**What you should do**
Extract the listing in its entirety, keeping each line identical to the original.

**Data extract**
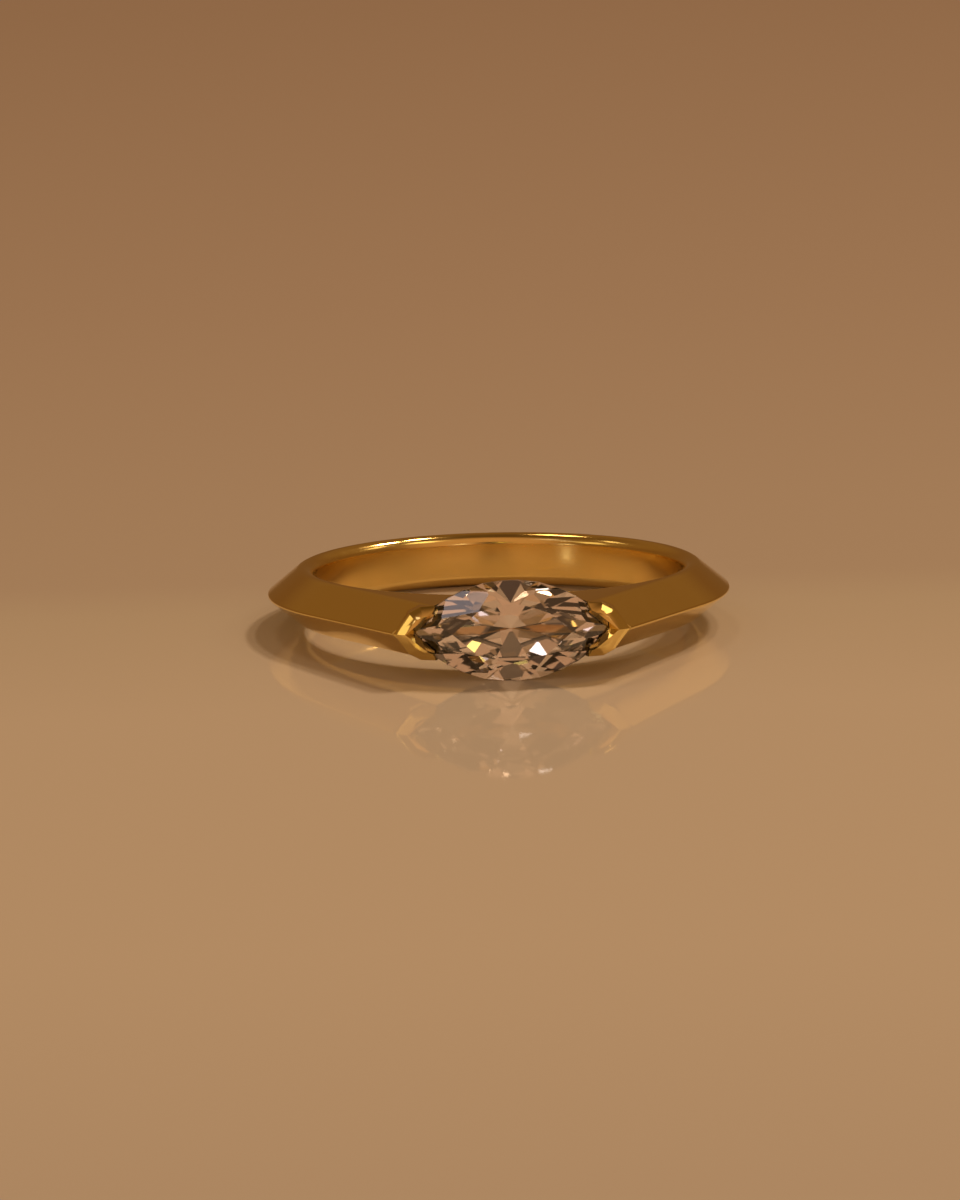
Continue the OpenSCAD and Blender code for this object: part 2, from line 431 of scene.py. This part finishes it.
def leg_profile(claw):
    """Cuts of a leg's outer side as (out, depth, lean): upright, round, the bevel and round again."""
    lean = math.atan2(claw.bevel, claw.drop)
    low = (-claw.soft_edge, claw.front_y - claw.drop - claw.soft_edge * math.tan(lean / 2))
    high = (
        -claw.bevel - claw.soft_edge * math.tan((QUARTER - lean) / 2),
        claw.front_y - claw.soft_edge,
    )
    turns = [(low, lean * i / SOFT_STEPS) for i in range(SOFT_STEPS + 1)]
    turns += [(high, lean + (QUARTER - lean) * i / SOFT_STEPS) for i in range(1, SOFT_STEPS)]
    return [
        (centre[0] + claw.soft_edge * math.cos(t), centre[1] + claw.soft_edge * math.sin(t), t)
        for centre, t in turns
    ]


def claw_pair(claw, stone):
    """Both claws: straight filed sides and bevels to a ridge, and rounded ends."""
    low = (claw.end_x, -claw.front_y, -stone.wide)
    high = (claw.tip_x + PAST, -claw.root_y, stone.wide)
    corners = [
        (claw.end_x, -claw.leg_spread), (claw.bend_x, -claw.bend_z), (claw.knee_x, -claw.knee_z),
        (claw.tip_x, 0), (claw.knee_x, claw.knee_z), (claw.bend_x, claw.bend_z),
        (claw.end_x, claw.leg_spread),
    ]
    piece = block("claws", low, high)
    edit(piece)
    for cut in leg_profile(claw):
        cut_sides(corners, *cut)
    centre = (claw.end_x + claw.end_round, claw.end_round - claw.front_y)
    for x, y in arc(centre, claw.end_round, math.pi, math.pi + QUARTER, END_STEPS)[1:-1]:
        cut_off((x, y, 0), (x - centre[0], y - centre[1], 0))
    close_up()
    done()
    apply_modifier(piece, "MIRROR", use_mirror_merge=False)
    edit(piece)
    close_up()
    done()
    return piece


def opening_tools(claw, stone):
    """The space between the legs: an upright prism, and one that widens to the front for their bevel."""
    tools = []
    tip, end = claw.gap_tip_x, claw.end_x - LEG_OVER
    spread = claw.gap_spread * (tip - end) / (tip - claw.end_x)
    corners = [
        (tip, 0), (end, spread), (-end, spread), (-tip, 0), (-end, -spread), (end, -spread), (tip, 0),
    ]
    for name, lean in (("opening_tool", 0), ("bevel_tool", -math.atan2(claw.gap_bevel, claw.drop))):
        low = (-stone.long, -claw.front_y - PAST, -stone.wide)
        high = (stone.long, -stone.girdle_y, stone.wide)
        tool = block(name, low, high)
        edit(tool)
        cut_sides(corners, 0, claw.front_y - claw.drop, lean)
        close_up()
        done()
        tools.append(tool)
    return tools


# The stone


class Outline:
    """The marquise outline, made of straight sides that touch two arcs. A side faces an angle."""

    def __init__(self, stone):
        self.stone = stone
        self.half = stone.long / 2
        half_wide = stone.wide / 2
        self.arc_r = (self.half**2 + half_wide**2) / (2 * half_wide)
        self.arc_c = self.arc_r - half_wide

    def faces_point(self, turn):
        return abs(math.sin(turn)) < MERGE

    def distance(self, turn):
        """Distance of a side from the middle."""
        if self.faces_point(turn):
            return self.half - self.stone.point_flat
        return self.arc_r - self.arc_c * abs(math.sin(turn))

    def touch(self, turn):
        """Where a side touches the arcs."""
        if self.faces_point(turn):
            return Vector((math.copysign(self.distance(turn), math.cos(turn)), 0))
        drop = math.copysign(self.arc_c, math.sin(turn))
        return Vector((self.arc_r * math.cos(turn), self.arc_r * math.sin(turn) - drop))

    def on_quarters(self, part):
        """The four sides at a share of the half length."""
        turn = math.acos(part * self.half / self.arc_r)
        return [turn, math.pi - turn, math.pi + turn, ALL_ROUND - turn]


# Places of the girdle facets, two beside each main facet, as shares of the stone's half length
GIRDLE_AT = (0.92, 0.72, 0.4, 0.15)


def facets_of(stone):
    """Planes of all facets as [(point, outward), ...], in the stone's own frame: +Z is out of the table."""
    outline = Outline(stone)
    mains = sorted([0, QUARTER, math.pi, math.pi + QUARTER] + outline.on_quarters(stone.main_at))
    girdle = sorted(turn for part in GIRDLE_AT for turn in outline.on_quarters(part))
    top = stone.girdle_t / 2 + stone.crown_h
    planes = []

    def facet(turn, distance, height, slope, side):
        lean = math.atan(slope)
        point = Vector((distance * math.cos(turn), distance * math.sin(turn), side * height))
        flat, up = math.sin(lean), math.cos(lean)
        planes.append((point, Vector((flat * math.cos(turn), flat * math.sin(turn), side * up))))

    for turn in mains + girdle:
        distance = outline.distance(turn)
        planes.append((
            Vector((distance * math.cos(turn), distance * math.sin(turn), 0)),
            Vector((math.cos(turn), math.sin(turn), 0)),
        ))
    for turns, crown_lean, pavilion_lean in (
        (mains, 1, 1),
        (girdle, stone.crown_steeper, stone.pavilion_steeper),
    ):
        for turn in turns:
            distance = outline.distance(turn)
            crown = crown_lean * stone.crown_h / ((1 - stone.table) * distance)
            facet(turn, distance, stone.girdle_t / 2, crown, 1)
            facet(turn, distance, stone.girdle_t / 2, pavilion_lean * stone.pavilion_h / distance, -1)
    for here, there in zip(mains, mains[1:] + mains[:1]):
        a, b = stone.table * outline.touch(here), stone.table * outline.touch(there)
        turn = math.atan2(a.x - b.x, b.y - a.y)
        distance = a.x * math.cos(turn) + a.y * math.sin(turn)
        slope = stone.star_flatter * stone.crown_h / ((1 / stone.table - 1) * distance)
        facet(turn, distance, top, slope, 1)
    planes.append((Vector((0, 0, top)), Vector((0, 0, 1))))
    return planes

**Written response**
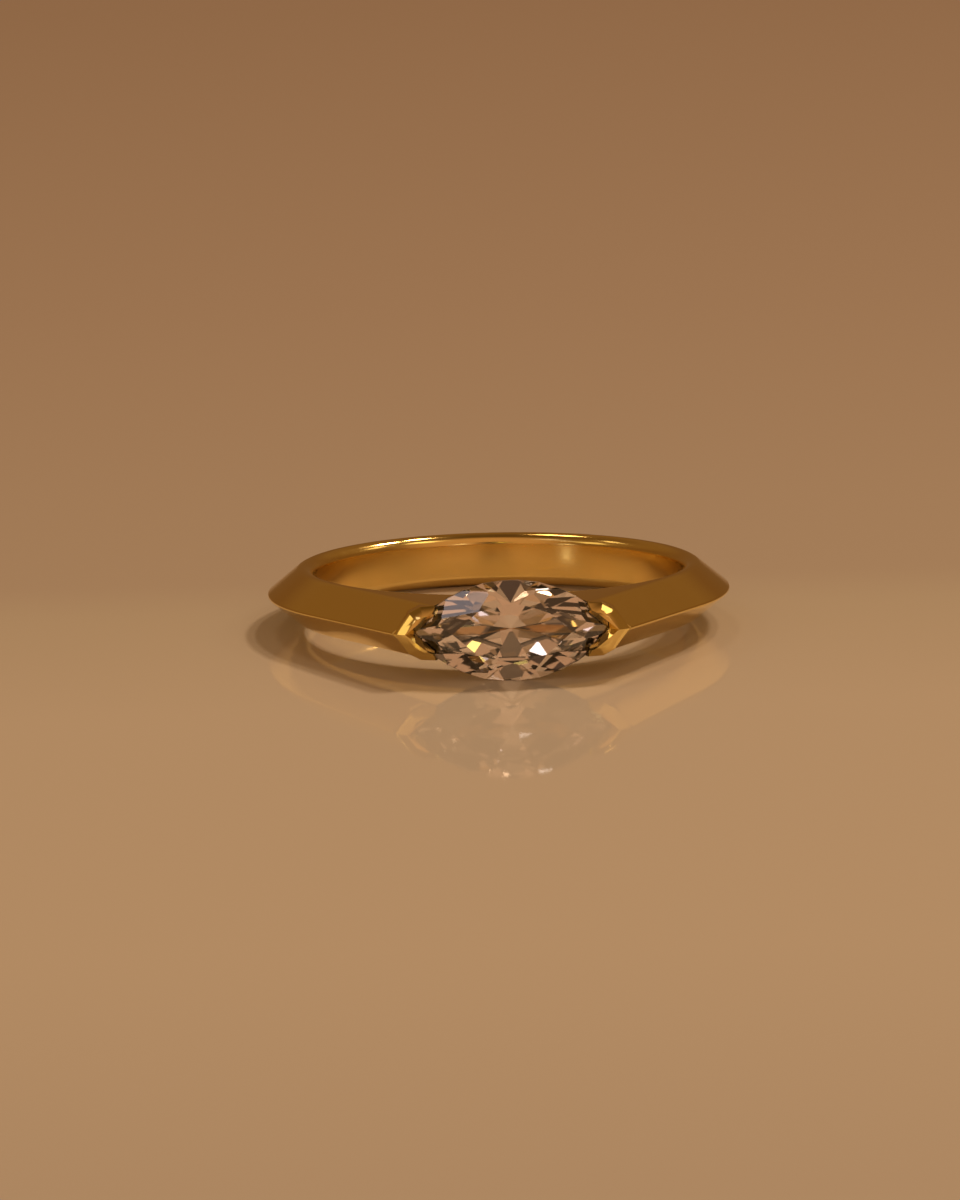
Continue the OpenSCAD and Blender code for this object: part 2, from line 431 of scene.py. This part finishes it.
def leg_profile(claw):
    """Cuts of a leg's outer side as (out, depth, lean): upright, round, the bevel and round again."""
    lean = math.atan2(claw.bevel, claw.drop)
    low = (-claw.soft_edge, claw.front_y - claw.drop - claw.soft_edge * math.tan(lean / 2))
    high = (
        -claw.bevel - claw.soft_edge * math.tan((QUARTER - lean) / 2),
        claw.front_y - claw.soft_edge,
    )
    turns = [(low, lean * i / SOFT_STEPS) for i in range(SOFT_STEPS + 1)]
    turns += [(high, lean + (QUARTER - lean) * i / SOFT_STEPS) for i in range(1, SOFT_STEPS)]
    return [
        (centre[0] + claw.soft_edge * math.cos(t), centre[1] + claw.soft_edge * math.sin(t), t)
        for centre, t in turns
    ]


def claw_pair(claw, stone):
    """Both claws: straight filed sides and bevels to a ridge, and rounded ends."""
    low = (claw.end_x, -claw.front_y, -stone.wide)
    high = (claw.tip_x + PAST, -claw.root_y, stone.wide)
    corners = [
        (claw.end_x, -claw.leg_spread), (claw.bend_x, -claw.bend_z), (claw.knee_x, -claw.knee_z),
        (claw.tip_x, 0), (claw.knee_x, claw.knee_z), (claw.bend_x, claw.bend_z),
        (claw.end_x, claw.leg_spread),
    ]
    piece = block("claws", low, high)
    edit(piece)
    for cut in leg_profile(claw):
        cut_sides(corners, *cut)
    centre = (claw.end_x + claw.end_round, claw.end_round - claw.front_y)
    for x, y in arc(centre, claw.end_round, math.pi, math.pi + QUARTER, END_STEPS)[1:-1]:
        cut_off((x, y, 0), (x - centre[0], y - centre[1], 0))
    close_up()
    done()
    apply_modifier(piece, "MIRROR", use_mirror_merge=False)
    edit(piece)
    close_up()
    done()
    return piece


def opening_tools(claw, stone):
    """The space between the legs: an upright prism, and one that widens to the front for their bevel."""
    tools = []
    tip, end = claw.gap_tip_x, claw.end_x - LEG_OVER
    spread = claw.gap_spread * (tip - end) / (tip - claw.end_x)
    corners = [
        (tip, 0), (end, spread), (-end, spread), (-tip, 0), (-end, -spread), (end, -spread), (tip, 0),
    ]
    for name, lean in (("opening_tool", 0), ("bevel_tool", -math.atan2(claw.gap_bevel, claw.drop))):
        low = (-stone.long, -claw.front_y - PAST, -stone.wide)
        high = (stone.long, -stone.girdle_y, stone.wide)
        tool = block(name, low, high)
        edit(tool)
        cut_sides(corners, 0, claw.front_y - claw.drop, lean)
        close_up()
        done()
        tools.append(tool)
    return tools


# The stone


class Outline:
    """The marquise outline, made of straight sides that touch two arcs. A side faces an angle."""

    def __init__(self, stone):
        self.stone = stone
        self.half = stone.long / 2
        half_wide = stone.wide / 2
        self.arc_r = (self.half**2 + half_wide**2) / (2 * half_wide)
        self.arc_c = self.arc_r - half_wide

    def faces_point(self, turn):
        return abs(math.sin(turn)) < MERGE

    def distance(self, turn):
        """Distance of a side from the middle."""
        if self.faces_point(turn):
            return self.half - self.stone.point_flat
        return self.arc_r - self.arc_c * abs(math.sin(turn))

    def touch(self, turn):
        """Where a side touches the arcs."""
        if self.faces_point(turn):
            return Vector((math.copysign(self.distance(turn), math.cos(turn)), 0))
        drop = math.copysign(self.arc_c, math.sin(turn))
        return Vector((self.arc_r * math.cos(turn), self.arc_r * math.sin(turn) - drop))

    def on_quarters(self, part):
        """The four sides at a share of the half length."""
        turn = math.acos(part * self.half / self.arc_r)
        return [turn, math.pi - turn, math.pi + turn, ALL_ROUND - turn]


# Places of the girdle facets, two beside each main facet, as shares of the stone's half length
GIRDLE_AT = (0.92, 0.72, 0.4, 0.15)


def facets_of(stone):
    """Planes of all facets as [(point, outward), ...], in the stone's own frame: +Z is out of the table."""
    outline = Outline(stone)
    mains = sorted([0, QUARTER, math.pi, math.pi + QUARTER] + outline.on_quarters(stone.main_at))
    girdle = sorted(turn for part in GIRDLE_AT for turn in outline.on_quarters(part))
    top = stone.girdle_t / 2 + stone.crown_h
    planes = []

    def facet(turn, distance, height, slope, side):
        lean = math.atan(slope)
        point = Vector((distance * math.cos(turn), distance * math.sin(turn), side * height))
        flat, up = math.sin(lean), math.cos(lean)
        planes.append((point, Vector((flat * math.cos(turn), flat * math.sin(turn), side * up))))

    for turn in mains + girdle:
        distance = outline.distance(turn)
        planes.append((
            Vector((distance * math.cos(turn), distance * math.sin(turn), 0)),
            Vector((math.cos(turn), math.sin(turn), 0)),
        ))
    for turns, crown_lean, pavilion_lean in (
        (mains, 1, 1),
        (girdle, stone.crown_steeper, stone.pavilion_steeper),
    ):
        for turn in turns:
            distance = outline.distance(turn)
            crown = crown_lean * stone.crown_h / ((1 - stone.table) * distance)
            facet(turn, distance, stone.girdle_t / 2, crown, 1)
            facet(turn, distance, stone.girdle_t / 2, pavilion_lean * stone.pavilion_h / distance, -1)
    for here, there in zip(mains, mains[1:] + mains[:1]):
        a, b = stone.table * outline.touch(here), stone.table * outline.touch(there)
        turn = math.atan2(a.x - b.x, b.y - a.y)
        distance = a.x * math.cos(turn) + a.y * math.sin(turn)
        slope = stone.star_flatter * stone.crown_h / ((1 / stone.table - 1) * distance)
        facet(turn, distance, top, slope, 1)
    planes.append((Vector((0, 0, top)), Vector((0, 0, 1))))
    return planes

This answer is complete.